Smart Baseball Read online




  Dedication

  To my wife, Christa, and my daughter, Kendall Joy

  Contents

  Cover

  Title Page

  Dedication

  Introduction

  PART ONE: Smrt Baseball

  1 Below Average: The Fundamental Flaws of Batting Average

  2 Pitcher Wins: One Guy Gets the Credit for Everyone Else’s Work

  3 RBI: Baseball’s Unreliable Narrator

  4 Holtzman’s Folly: How the Save Rule Has Ruined Baseball

  5 Stolen Bases: Crime Only Pays If You Never Get Caught

  6 Fielding Percentage: The Absolute Worst Way to Measure Defense

  7 Bulfinch’s Baseball Mythology: Clutch Hitters, Lineup Protection, and Other Things That Don’t Exist

  PART TWO: Smart Baseball

  8 OBP Is Life: Why On-Base Percentage Is the Measure of a Hitter

  9 The Power and the Glory: Slugging Percentage and OPS

  10 wOBA/WRC: The Ultimate Measure of the Hitter (Until the Next One)

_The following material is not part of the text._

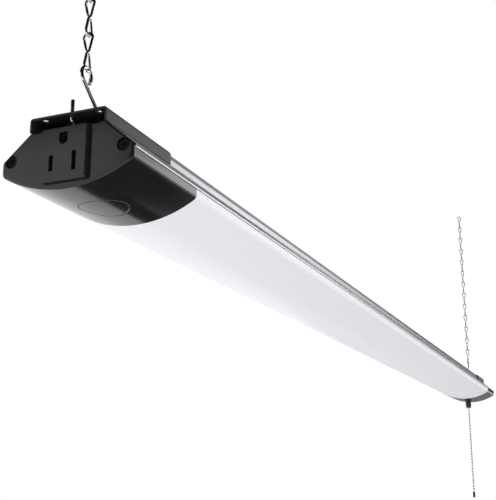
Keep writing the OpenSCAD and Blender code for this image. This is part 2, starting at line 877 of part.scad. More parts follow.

  11 ERA and the Riddle of Pitching Versus Defense

  12 WPA: Measuring Clutch, If You Must

  13 The Black Box: How Baseball Teams Measure Defense Today

  14 No Puns Intended: Going to WAR to Value the Whole Player

  PART THREE: Smarter Baseball

  15 Applied Math: Looking at Hall of Fame Elections Using Newer Stats

  16 No Trouble with the Curve: How Scouting Works, and How the Statistical Revolution Is Changing It

  17 The Next Big Thing Is Here, the Revolution’s Near: MLB Statcast

  18 The Edge of Tomorrow: Where the Future of Stats Might Take Us

  Epilogue

  Acknowledgments

  Index

  About the Author

  Credits

  Copyright

  About the Publisher

  Introduction

  Like many of you, I imagine, I grew up in a Pleasantville-esque world of baseball statistics, where everything you might want to know about a baseball player was displayed in tabular form on the back of his baseball card (until you destroyed it by flipping it against a brick wall or sticking it in the spokes of a bicycle tire). A hitter’s home runs, average, and RBI were right there, along with the obscure and intimidating OBP and SLG. A pitcher’s won-lost record, saves, and ERA were shown, along with strikeouts, innings, and the undefined GS, which for a few of my elementary school years I could only assume meant “grand slams,” which never made mathematical sense to me. (It means games started.) I was born in 1973 and the eighties were my formative years as a fan. For most of that time, it didn’t even occur to me that there might be more information out there to learn about players’ performances, or that the stats were birthed from the sanctum sanctorum of baseball accounting. This was what there was, and if it was good enough for Topps and Newsday and WPIX, it was good enough for me.

  Of course, there came a point where I realized that these stats weren’t doing a particularly good job of telling me what was happening on the field or helping me predict what players might do in the future. I played fantasy baseball for thirteen years, from my senior year of high school (1990) until my first year as a front office employee of the Toronto Blue Jays, and in the first few years of playing, I was awful at it. I founded the league and finished dead last. I thought being good at math gave me some kind of advantage at the game, but it turned out it gave me a lot of false confidence and nothing else.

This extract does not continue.